WHAT THE TASK ASKS =>
Copy each line exactly. Leave nothing out.

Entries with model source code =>
>> START
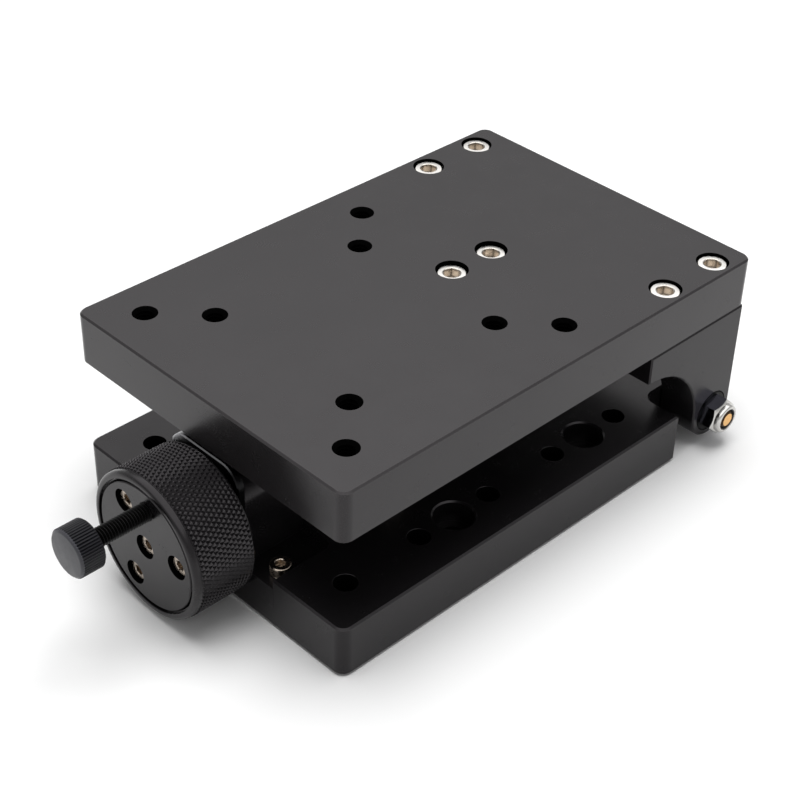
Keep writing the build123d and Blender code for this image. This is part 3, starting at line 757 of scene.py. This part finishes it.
def disc_screw_spots(x):
    """Where the screws of the knob's disc meet a plane across the knob."""
    axis = middle("lead_screw")
    step = 360 / DISC_RING_SCREWS
    angles = [math.radians(DISC_RING_TURN + step * k) for k in range(DISC_RING_SCREWS)]
    reach = DISC_RING_R * MM
    return [Vector((x, axis.y - reach * math.cos(a), axis.z + reach * math.sin(a))) for a in angles]


class TILTSTAGE_OT_screws(bpy.types.Operator):
    """Socket screws with knurled heads and hexagon sockets, group by group"""

    bl_idname = "tiltstage.screws"
    bl_label = "Socket Screws"

    def execute(self, context):
        aged = finish_for("aged")
        self.upright("bracket_socket_screws", "bracket_screws", TOP, HINGE_SCREWS)
        self.upright("lift_socket_screws", "lift_bracket_screws", TOP, LIFT_SCREWS)
        self.upright("block_socket_screws", "bearing_block_screws", BASE, BLOCK_SCREWS, aged)
        self.upright("tail_socket_screws", "tail_block_screws", BASE, TAIL_SCREWS)
        axis = middle("lead_screw")
        seat = low("knob_disc_screws").x + M3.head_h * MM
        ring = disc_screw_spots(seat)
        centre = [Vector((seat, axis.y, axis.z))]
        self.in_knob("disc_socket_screws", "knob_disc_screws", DISC_SCREW_LENGTH, ring, aged)
        self.in_knob("centre_socket_screw", "knob_centre_screw", CENTRE_SCREW_LENGTH, centre, aged)
        return {"FINISHED"}

    def upright(self, name, node, body, group, finish=None):
        """Screws that stand upright where the group's columns and rows meet."""
        size = group["size"]
        seat = high(node).z - size.head_h * MM
        spots = [Vector((x * MM, y * MM, seat)) for x, y in group_places(group)]
        set_screws(name, node, body, size, group["length"], FACING_UP, spots, finish)

    def in_knob(self, name, node, length, spots, finish):
        """Screws that face the front in the knob's disc."""
        set_screws(name, node, KNOB, M3, length, FACING_FRONT, spots, finish)


# Knob


class TILTSTAGE_OT_knob(bpy.types.Operator):
    """The knob's sleeve with a rounded front rim and a diamond knurl"""

    bl_idname = "tiltstage.knob"
    bl_label = "Knurled Knob"

    def execute(self, context):
        values = sizes()
        front, rear = low("knob_sleeve").x, high("knob_sleeve").x
        axis = middle("lead_screw")
        centre = Vector((front, axis.y, axis.z))
        length = (rear - front) / MM
        root = (high("knob_sleeve").z - axis.z - values.knurl_depth) / MM
        band_start, band_end = 1.9, length - 0.5
        turned(self.profile(length, root, band_start, band_end), centre, ALONG, steps=values.knurl_cells)
        self.knurl(front + band_start * MM, front + band_end * MM, root * MM, axis)
        sleeve = made_piece()
        # painted shade: the knurl takes the knob's darker copy of the black anodising
        knurled = anodised_finish("finish_knurl_shaded_black", colours().knob, KNURL_GLOSS)
        dress(sleeve, "knurled_knob_sleeve", KNOB, BLACK, "knob_sleeve", angle=32.0, finish=knurled)
        return {"FINISHED"}

    def profile(self, length, root, band_start, band_end):
        """The sleeve's section in mm: rim, band for the knurl, rear bore, web and the disc's recess."""
        rim_r, rim_round = 20.12, 1.2
        disc_bore, rear_bore, screw_bore = 17.85, 16.5, 4.0
        web_start, web_end = 8.2, 15.2
        lip, lip_width, arris = 1.1, 0.45, 0.15
        rings = sizes().knurl_rings
        section = [(lip, disc_bore), (lip, disc_bore + lip_width), (arris, disc_bore + lip_width)]
        section += [(0.0, disc_bore + lip_width + arris)]
        section += rounded(rim_round, rim_r - rim_round, rim_round, 180.0, 90.0, 6)
        section += [(band_start - arris, rim_r)]
        section += [(band_start + (band_end - band_start) * k / rings, root) for k in range(rings + 1)]
        section += [(length - 0.2, root - 0.1), (length, root - 0.4)]
        section += [(length, rear_bore), (web_end, rear_bore), (web_end, screw_bore)]
        section += [(web_start, screw_bore), (web_start, disc_bore), (lip, disc_bore)]
        return section

    def knurl(self, start, end, root, axis):
        """Turns the band's squares into diamonds and raises each one."""
        values = sizes()

        def on_band(part, spot):
            reach = math.hypot(spot.y - axis.y, spot.z - axis.z)
            return start < spot.x < end and reach > root - 0.05 * MM

        def square_edge(edge, spot):
            one, other = (vert.co for vert in edge.verts)
            turn = abs(one.y * other.z - one.z * other.y) / root**2
            straight = abs(one.x - other.x) < 0.01 * MM or turn < 0.001
            split = all(len(face.verts) == 3 for face in edge.link_faces)
            return straight and split and on_band(edge, spot)

        pick("FACE", on_band)
        bpy.ops.mesh.poke(offset=0.0)
        pick("EDGE", square_edge)
        bpy.ops.mesh.dissolve_edges(use_verts=False)
        pick("FACE", on_band)
        bpy.ops.mesh.inset(use_individual=True, thickness=values.knurl_flank, depth=values.knurl_depth)


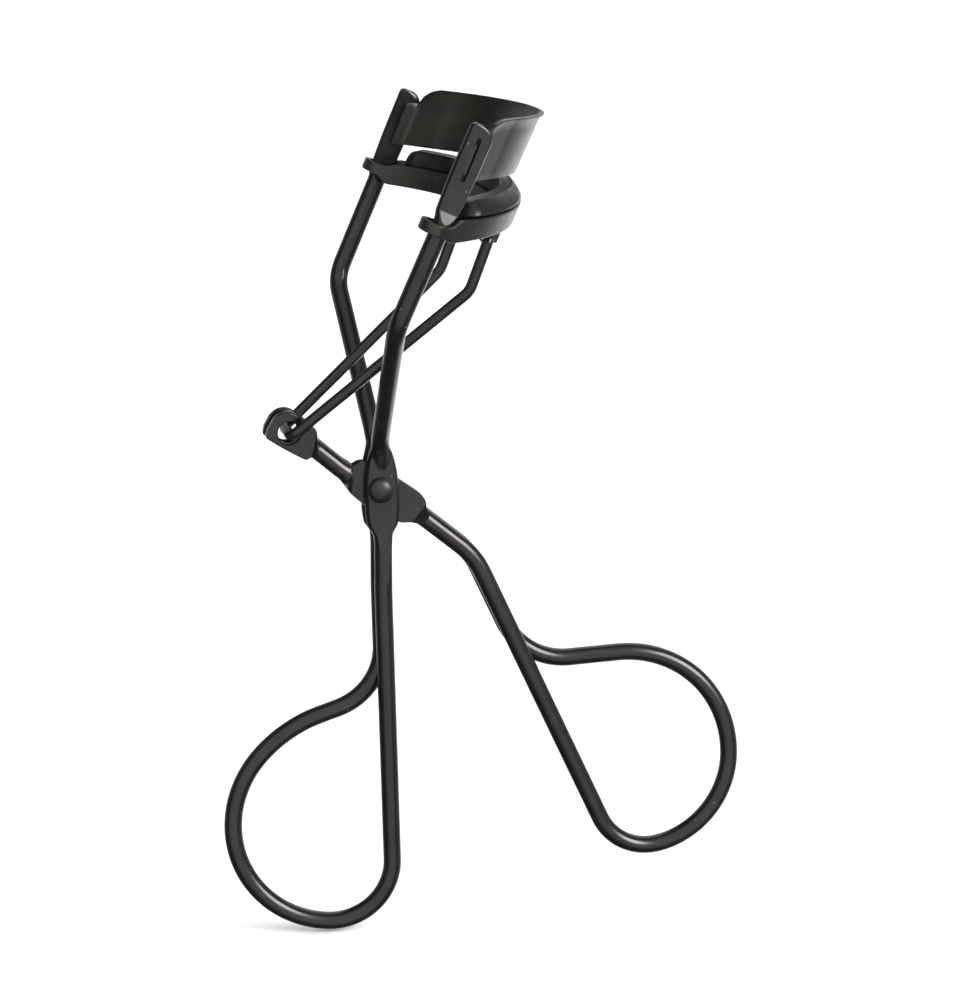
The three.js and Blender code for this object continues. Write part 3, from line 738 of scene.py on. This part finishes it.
>> END
WORKED SOLUTION =>
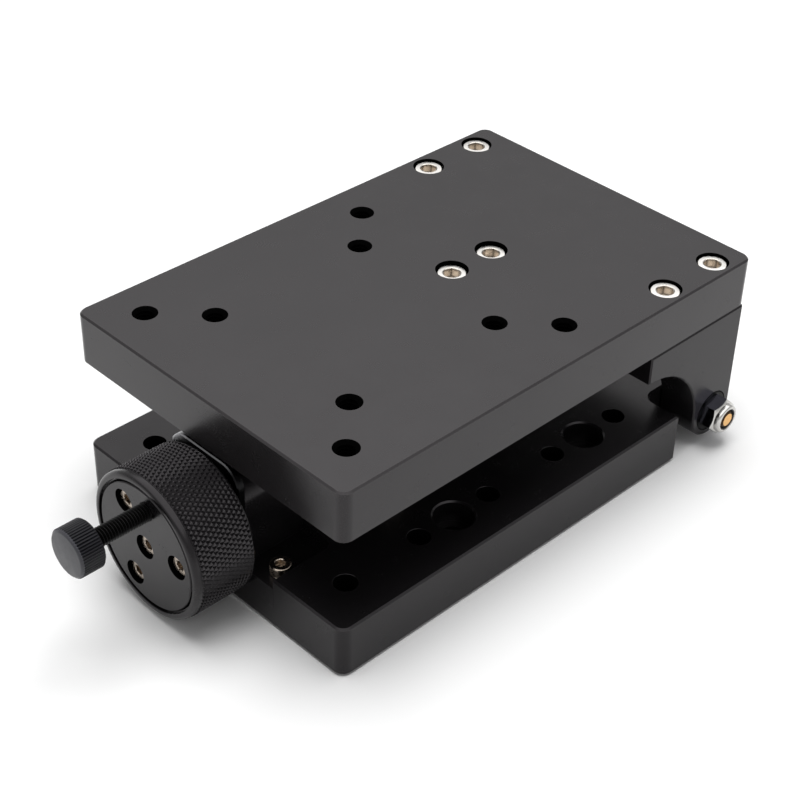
Keep writing the build123d and Blender code for this image. This is part 3, starting at line 757 of scene.py. This part finishes it.
def disc_screw_spots(x):
    """Where the screws of the knob's disc meet a plane across the knob."""
    axis = middle("lead_screw")
    step = 360 / DISC_RING_SCREWS
    angles = [math.radians(DISC_RING_TURN + step * k) for k in range(DISC_RING_SCREWS)]
    reach = DISC_RING_R * MM
    return [Vector((x, axis.y - reach * math.cos(a), axis.z + reach * math.sin(a))) for a in angles]


class TILTSTAGE_OT_screws(bpy.types.Operator):
    """Socket screws with knurled heads and hexagon sockets, group by group"""

    bl_idname = "tiltstage.screws"
    bl_label = "Socket Screws"

    def execute(self, context):
        aged = finish_for("aged")
        self.upright("bracket_socket_screws", "bracket_screws", TOP, HINGE_SCREWS)
        self.upright("lift_socket_screws", "lift_bracket_screws", TOP, LIFT_SCREWS)
        self.upright("block_socket_screws", "bearing_block_screws", BASE, BLOCK_SCREWS, aged)
        self.upright("tail_socket_screws", "tail_block_screws", BASE, TAIL_SCREWS)
        axis = middle("lead_screw")
        seat = low("knob_disc_screws").x + M3.head_h * MM
        ring = disc_screw_spots(seat)
        centre = [Vector((seat, axis.y, axis.z))]
        self.in_knob("disc_socket_screws", "knob_disc_screws", DISC_SCREW_LENGTH, ring, aged)
        self.in_knob("centre_socket_screw", "knob_centre_screw", CENTRE_SCREW_LENGTH, centre, aged)
        return {"FINISHED"}

    def upright(self, name, node, body, group, finish=None):
        """Screws that stand upright where the group's columns and rows meet."""
        size = group["size"]
        seat = high(node).z - size.head_h * MM
        spots = [Vector((x * MM, y * MM, seat)) for x, y in group_places(group)]
        set_screws(name, node, body, size, group["length"], FACING_UP, spots, finish)

    def in_knob(self, name, node, length, spots, finish):
        """Screws that face the front in the knob's disc."""
        set_screws(name, node, KNOB, M3, length, FACING_FRONT, spots, finish)


# Knob


class TILTSTAGE_OT_knob(bpy.types.Operator):
    """The knob's sleeve with a rounded front rim and a diamond knurl"""

    bl_idname = "tiltstage.knob"
    bl_label = "Knurled Knob"

    def execute(self, context):
        values = sizes()
        front, rear = low("knob_sleeve").x, high("knob_sleeve").x
        axis = middle("lead_screw")
        centre = Vector((front, axis.y, axis.z))
        length = (rear - front) / MM
        root = (high("knob_sleeve").z - axis.z - values.knurl_depth) / MM
        band_start, band_end = 1.9, length - 0.5
        turned(self.profile(length, root, band_start, band_end), centre, ALONG, steps=values.knurl_cells)
        self.knurl(front + band_start * MM, front + band_end * MM, root * MM, axis)
        sleeve = made_piece()
        # painted shade: the knurl takes the knob's darker copy of the black anodising
        knurled = anodised_finish("finish_knurl_shaded_black", colours().knob, KNURL_GLOSS)
        dress(sleeve, "knurled_knob_sleeve", KNOB, BLACK, "knob_sleeve", angle=32.0, finish=knurled)
        return {"FINISHED"}

    def profile(self, length, root, band_start, band_end):
        """The sleeve's section in mm: rim, band for the knurl, rear bore, web and the disc's recess."""
        rim_r, rim_round = 20.12, 1.2
        disc_bore, rear_bore, screw_bore = 17.85, 16.5, 4.0
        web_start, web_end = 8.2, 15.2
        lip, lip_width, arris = 1.1, 0.45, 0.15
        rings = sizes().knurl_rings
        section = [(lip, disc_bore), (lip, disc_bore + lip_width), (arris, disc_bore + lip_width)]
        section += [(0.0, disc_bore + lip_width + arris)]
        section += rounded(rim_round, rim_r - rim_round, rim_round, 180.0, 90.0, 6)
        section += [(band_start - arris, rim_r)]
        section += [(band_start + (band_end - band_start) * k / rings, root) for k in range(rings + 1)]
        section += [(length - 0.2, root - 0.1), (length, root - 0.4)]
        section += [(length, rear_bore), (web_end, rear_bore), (web_end, screw_bore)]
        section += [(web_start, screw_bore), (web_start, disc_bore), (lip, disc_bore)]
        return section

    def knurl(self, start, end, root, axis):
        """Turns the band's squares into diamonds and raises each one."""
        values = sizes()

        def on_band(part, spot):
            reach = math.hypot(spot.y - axis.y, spot.z - axis.z)
            return start < spot.x < end and reach > root - 0.05 * MM

        def square_edge(edge, spot):
            one, other = (vert.co for vert in edge.verts)
            turn = abs(one.y * other.z - one.z * other.y) / root**2
            straight = abs(one.x - other.x) < 0.01 * MM or turn < 0.001
            split = all(len(face.verts) == 3 for face in edge.link_faces)
            return straight and split and on_band(edge, spot)

        pick("FACE", on_band)
        bpy.ops.mesh.poke(offset=0.0)
        pick("EDGE", square_edge)
        bpy.ops.mesh.dissolve_edges(use_verts=False)
        pick("FACE", on_band)
        bpy.ops.mesh.inset(use_individual=True, thickness=values.knurl_flank, depth=values.knurl_depth)


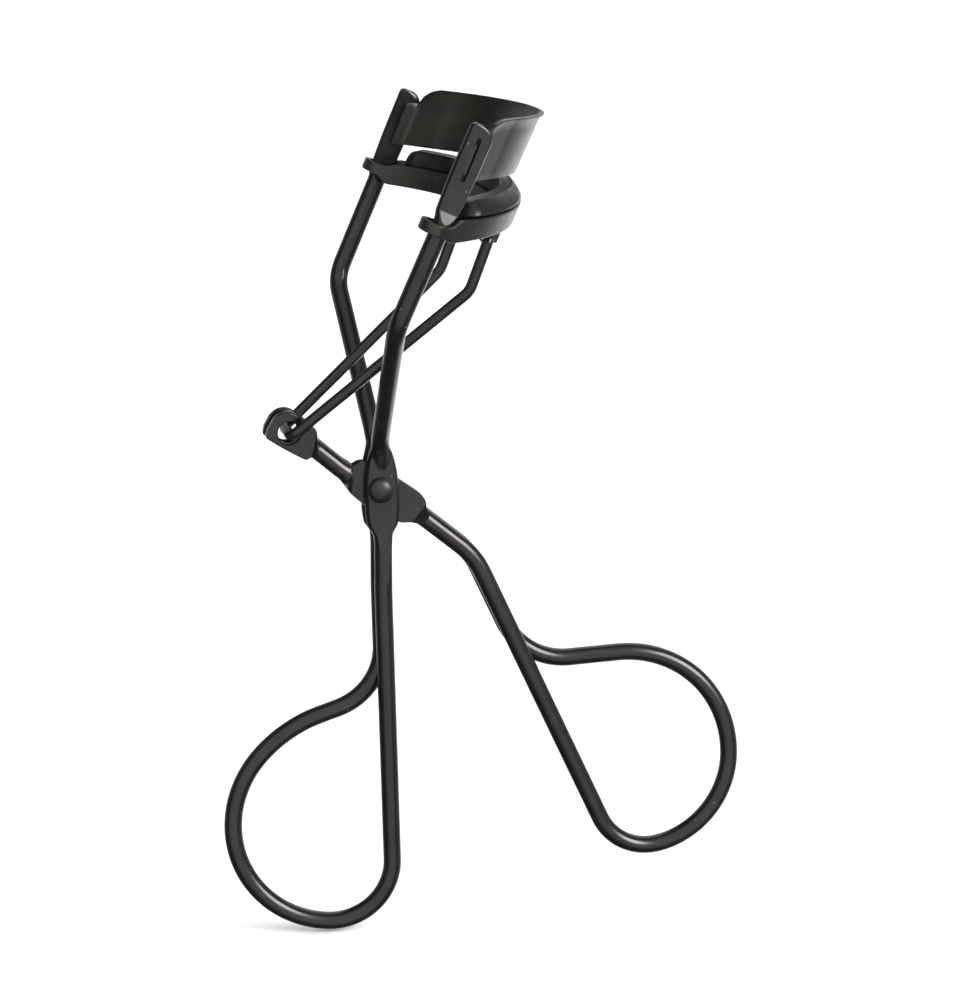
The three.js and Blender code for this object continues. Write part 3, from line 738 of scene.py on. This part finishes it.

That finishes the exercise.